In the meantime if you get married and have kids, if your kid has some extra challenges to bring to the game, don't kid yourself. Maintaining two households is more expensive and more stressful for all concerned.

Which gets to the heart of 'The Curious Incident,' because as flawed as the Dad is, he at least understands that there is both no running away from Christopher's problems nor any benefit to pretending to run away. Both parents are flawed, but who's weren't?

2 comments:

j_ay said...

Don't lsiten to Jay, have as many kids as you want,

While I may jest that people should lay off the breeding, I am not trying to create some new law that states people can’t pop ‘em out. (hmmm…).
You, sir, are that one that rallies against abortion, which means you want people that have kids that they *don’t* want.
Pretty sinister, methinks.

Thanks for some of the comparisons to fiction with some Mo stories. It’s utterly fascinating to me and one of these days I’ll get around to some of these books you’ve mentioned in the past.

Fancy Dirt said...

I love Mo's thinking process with the velcro picture schedule. She sounds very bright!
I need one of those, for me. I could put up my ideal day and tell myself that because it's on the schedule, it will have to happen.
Savant has said that he could easily fall in love with an autistic girl, because he likes literal thinking and speaking. I don't include links, and this one will "out" Savant's true identity,(but Rock, Frau & Mo Lobster are special cases, and it will be in your blog's comments, not mine) but the newspaper article is about the current object of his infatuation and has pictures of both of them. She is an amazingly beautiful girl who was born with learning disabilities, and dyspraxia which I had never heard of until I met her and her mother.
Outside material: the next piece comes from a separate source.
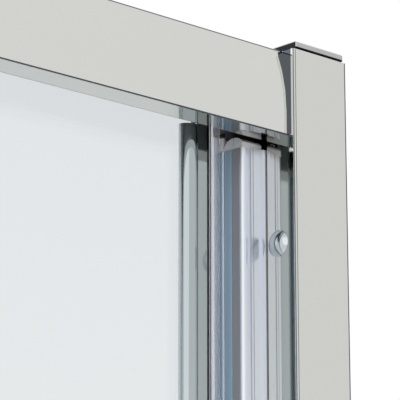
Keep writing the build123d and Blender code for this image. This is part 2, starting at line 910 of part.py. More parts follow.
# Closing seal on the sliding pane's leading edge: a hollow bulb on a web and a rear leg
with BuildPart() as closing_seal:
    with BuildSketch(Plane.XY.offset(pane_bottom)):
        web_x = pane_right_x + seal_wall
        bulb_x = strike_x - cushion_proud - seat_gap - bulb_radius
        rear_y = y_at(pane_rear)
        span(pane_right_x, web_x, y_at(pane_front), rear_y + seal_wall)
        span(pane_right_x - seal_leg, web_x, rear_y, rear_y + seal_wall)
        span(web_x, bulb_x, middle_y - seal_wall, middle_y + seal_wall)
        with Locations((bulb_x, middle_y)):
            Circle(bulb_radius)
            Circle(bulb_radius - seal_fin, mode=Mode.SUBTRACT)
    extrude(amount=rail_bottom - seat_gap - pane_bottom)
save(closing_seal, "closing_seal")

# Drip seal under the sliding pane: a U on the edge, a centre blade and a slanted front fin
with BuildPart() as drip_seal:
    drip_x0 = pane_left_x + seal_leg + seat_gap
    drip_x1 = pane_right_x - seal_leg - seat_gap
    with BuildSketch(across(drip_x0)):
        half_seal = half_glass + seal_wall
        blade_tip = sill_deck + guide_base + small_screw_head_height + seal_wall
        span(middle_y - half_seal, middle_y + half_seal, pane_bottom - seal_wall, pane_bottom + seal_leg)
        span(middle_y - half_glass, middle_y + half_glass, pane_bottom, pane_bottom + seal_leg, Mode.SUBTRACT)
        span(middle_y - seal_fin / 2, middle_y + seal_fin / 2, blade_tip, pane_bottom - seal_wall / 2)
    extrude(amount=drip_x1 - drip_x0)
save(drip_seal, "drip_seal")

# Hanger plates: stamped steel, each with a hole for the wheel's axle between two bolt holes
for x, name in zip(hanger_xs, ("left", "right")):
    with BuildPart() as hanger_plate_part:
        with BuildSketch(facing_room(x, plate_front, 0)) as outline:
            span(-hanger_length / 2, hanger_length / 2, plate_bottom, hanger_top)
            chamfer(outline.vertices(), hanger_corner)
            with Locations((0, wheel_z)):
                Circle(axle_radius, mode=Mode.SUBTRACT)
            with Locations(*[(s * bolt_pitch / 2, bolt_z) for s in (-1, 1)]):
                Circle(bolt_radius + screw_play, mode=Mode.SUBTRACT)
        extrude(amount=-hanger_plate)
    save(hanger_plate_part, f"hanger_plate_{name}")

# Carriage bolts and nuts that clamp the hanger plates to the carrier rail's fin
with BuildPart() as hanger_bolts:
    for x in bolt_xs:
        pan_screw(
            facing_room(x, fin_front, bolt_z),
            bolt_radius,
            rail_fin + hanger_plate + nut_height,
            bolt_head_radius,
            bolt_head,
        )
save(hanger_bolts, "hanger_bolts")

with BuildPart() as hanger_nuts:
    for x in bolt_xs:
        with BuildSketch(facing_room(x, plate_rear, bolt_z)):
            RegularPolygon(nut_radius, 6)
            Circle(bolt_radius, mode=Mode.SUBTRACT)
        extrude(amount=-nut_height)
save(hanger_nuts, "hanger_nuts")

# Headed axles riveted in the hanger plates, and the bearings' inner races, which reach to the plates
with BuildPart() as wheel_axles:
    for x in hanger_xs:
        peg(facing_room(x, plate_front, wheel_z), axle_radius, race_rear - plate_front)
        peg(facing_room(x, race_rear, wheel_z), axle_head_radius, axle_head)
save(wheel_axles, "wheel_axles")

with BuildPart() as inner_races:
    for x in hanger_xs:
        peg(facing_room(x, plate_rear, wheel_z), bearing_bore + bearing_race, race_rear - plate_rear)
        bore(facing_room(x, plate_rear, wheel_z), bearing_bore, race_rear - plate_rear)
save(inner_races, "inner_races")

# Grooved nylon wheels and the outer races pressed into them
for number, x in enumerate(hanger_xs, 1):
    hub = facing_room(x, wheel_middle, wheel_z)
    upright = Plane(origin=hub.origin, x_dir=(1, 0, 0), z_dir=(0, 0, 1))
    spin = Axis(hub.origin, (0, 1, 0))
    half = wheel_width / 2
    flank = track_bead_width / 2 + wheel_groove_play
    with BuildPart() as wheel:
        with BuildSketch(upright):
            with BuildLine():
                Polyline(
                    (bearing_radius, -half),
                    (wheel_flange_radius, -half),
                    (wheel_tread_radius, -flank),
                    (wheel_tread_radius, flank),
                    (wheel_flange_radius, half),
                    (bearing_radius, half),
                    close=True,
                )
            make_face()
        revolve(axis=spin)
    save(wheel, f"wheel_{number}")
    with BuildPart() as race:
        with BuildSketch(upright):
            span(bearing_radius - bearing_race, bearing_radius, -bearing_width / 2, bearing_width / 2)
        revolve(axis=spin)
    save(race, f"outer_race_{number}")

# Nylon saddles that stop the hangers from jumping off the track
with BuildPart() as lift_pads:
    for x in hanger_xs:
        block(
            x - pad_length / 2,
            x + pad_length / 2,
            y_at(plate_front - pad_wall),
            y_at(plate_rear + pad_wall),
            fin_top + pad_gap,
            header_inside - pad_gap,
        )
        block(
            x - pad_length / 2,
            x + pad_length / 2,
            y_at(plate_front),
            y_at(plate_rear),
            fin_top,
            hanger_top,
            Mode.SUBTRACT,
        )
save(lift_pads, "lift_pads")

# Travel stops on the track, each with a rubber buffer towards the hangers and one screw
stop_front = plate_front + stop_clearance
stop_rear = rear_wall_inner - seat_gap
with BuildPart() as track_stops:
    for side, x in stop_faces:
        x0, x1 = x, x + side * stop_length
        z0, z1 = rail_top + stop_clearance * 2, rail_top + stop_clearance * 2 + stop_height
        block(x0, x1, y_at(stop_front), y_at(stop_rear), z0, z1)
        block(x0, x1, y_at(wheel_front), y_at(stop_rear), track_top, z1)
        bead_half = track_bead_width / 2 + seat_gap
        block(
            x0,
            x1,
            y_at(wheel_middle) - bead_half,
            y_at(wheel_middle) + bead_half,
            track_top,
            bead_top + seat_gap,
            Mode.SUBTRACT,
        )
        bore(
            Plane(((x0 + x1) / 2, y_at(stop_screw_depth), z1)),
            small_screw_radius + screw_play,
            z1 - track_top,
        )
save(track_stops, "track_stops")

with BuildPart() as stop_buffers:
    for side, x in stop_faces:
        with BuildSketch(Plane.YZ.offset(x)) as pad:
            span(y_at(stop_front), y_at(wheel_front), z0 + seat_gap, z1 - seat_gap)
            chamfer(pad.vertices(), rail_edge_round)
        extrude(amount=-side * buffer_thickness)
save(stop_buffers, "stop_buffers")

with BuildPart() as stop_screws:
    for x in stop_screw_xs:
        pan_screw(
            Plane((x, y_at(stop_screw_depth), z1)),
            small_screw_radius,
            z1 - track_bottom + seat_gap,
            small_screw_head,
            small_screw_head_height,
        )
save(stop_screws, "stop_screws")

# Bottom guide: a nylon trough on the deck that the sliding pane's foot runs through
with BuildPart() as bottom_guide:
    with BuildSketch(across(guide_x)) as trough:
        reach_out = half_seal + guide_gap
        base_half = reach_out + 2 * guide_wall
        top_z = sill_deck + guide_rise
        span(middle_y - base_half, middle_y + base_half, sill_deck, sill_deck + guide_base)
        for s in (-1, 1):
            span(middle_y + s * reach_out, middle_y + s * (reach_out + guide_wall), sill_deck, top_z)
        chamfer(trough.vertices().group_by(Axis.Y)[-1], rail_edge_round)
    extrude(amount=guide_length)
    for x in guide_screw_xs:
        bore(
            Plane((x, middle_y, sill_deck + guide_base)),
            small_screw_radius + screw_play,
            guide_base,
        )
save(bottom_guide, "bottom_guide")

with BuildPart() as guide_screws:
    for x in guide_screw_xs:
        pan_screw(
            Plane((x, middle_y, sill_deck + guide_base)),
            small_screw_radius,
            guide_base + 2 * metal_wall,
            small_screw_head,
            small_screw_head_height,
        )
save(guide_screws, "guide_screws")
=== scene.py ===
import math

import bpy
import numpy as np
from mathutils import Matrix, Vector


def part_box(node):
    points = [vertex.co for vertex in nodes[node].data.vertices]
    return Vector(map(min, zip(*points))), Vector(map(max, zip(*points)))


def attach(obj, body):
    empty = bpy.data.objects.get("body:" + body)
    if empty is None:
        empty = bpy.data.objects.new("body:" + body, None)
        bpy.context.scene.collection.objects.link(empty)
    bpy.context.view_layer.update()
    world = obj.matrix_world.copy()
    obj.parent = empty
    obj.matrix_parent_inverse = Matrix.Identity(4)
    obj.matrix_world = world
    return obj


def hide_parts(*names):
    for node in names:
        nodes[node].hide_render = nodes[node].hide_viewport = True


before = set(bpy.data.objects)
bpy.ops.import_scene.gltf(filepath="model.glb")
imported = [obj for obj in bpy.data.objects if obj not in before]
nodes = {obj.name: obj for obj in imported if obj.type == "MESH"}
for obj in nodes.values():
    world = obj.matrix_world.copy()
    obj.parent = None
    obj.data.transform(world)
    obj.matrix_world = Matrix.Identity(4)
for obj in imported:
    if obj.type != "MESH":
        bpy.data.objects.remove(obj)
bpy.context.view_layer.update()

print("frame loaded:", len(nodes), "nodes")


def boxOf(node):
    low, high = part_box(node)
    return np.array(low, float), np.array(high, float)


# shader helpers
def newMaterial(name):
    mat = bpy.data.materials.new(name)
    mat.use_nodes = True
    tree = mat.node_tree
    return mat, tree, tree.nodes["Principled BSDF"]


def objectPattern(tree, stretch, scale, detail=4.0):
    coord = tree.nodes.new("ShaderNodeTexCoord")
    mapping = tree.nodes.new("ShaderNodeMapping")
    mapping.inputs["Scale"].default_value = stretch
    noise = tree.nodes.new("ShaderNodeTexNoise")
    noise.inputs["Scale"].default_value = scale
    noise.inputs["Detail"].default_value = detail
    tree.links.new(coord.outputs["Object"], mapping.inputs["Vector"])
    tree.links.new(mapping.outputs["Vector"], noise.inputs["Vector"])
    return noise.outputs["Fac"]


def ramp(tree, value, stops):
    node = tree.nodes.new("ShaderNodeValToRGB")
    while len(node.color_ramp.elements) < len(stops):
        node.color_ramp.elements.new(0.5)
    for element, (place, colour) in zip(node.color_ramp.elements, stops):
        element.position = place
        element.color = (*colour, 1.0)
    tree.links.new(value, node.inputs["Fac"])
    return node.outputs["Color"]


def spread(tree, value, low, high):
    node = tree.nodes.new("ShaderNodeMapRange")
    node.inputs["To Min"].default_value = low
    node.inputs["To Max"].default_value = high
    tree.links.new(value, node.inputs["Value"])
    return node.outputs["Result"]


def calculate(tree, operation, *values):
    node = tree.nodes.new("ShaderNodeMath")
    node.operation = operation
    for socket, value in zip(node.inputs, values):
        if isinstance(value, float):
            socket.default_value = value
        else:
            tree.links.new(value, socket)
    return node.outputs["Value"]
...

http://www.tennessean.com/apps/pbcs.dll/article?AID=2005510170313

They are amazing people who met my son when he was in a very bad place, mentally, and saw the person behind the disorder.

Also I wanted to tell you that Savant began smoking on his first stay in the mental hospital. He didn't know he didn't smoke, so when they would announce that it was time to go into the courtyard to smoke, he'd get into line.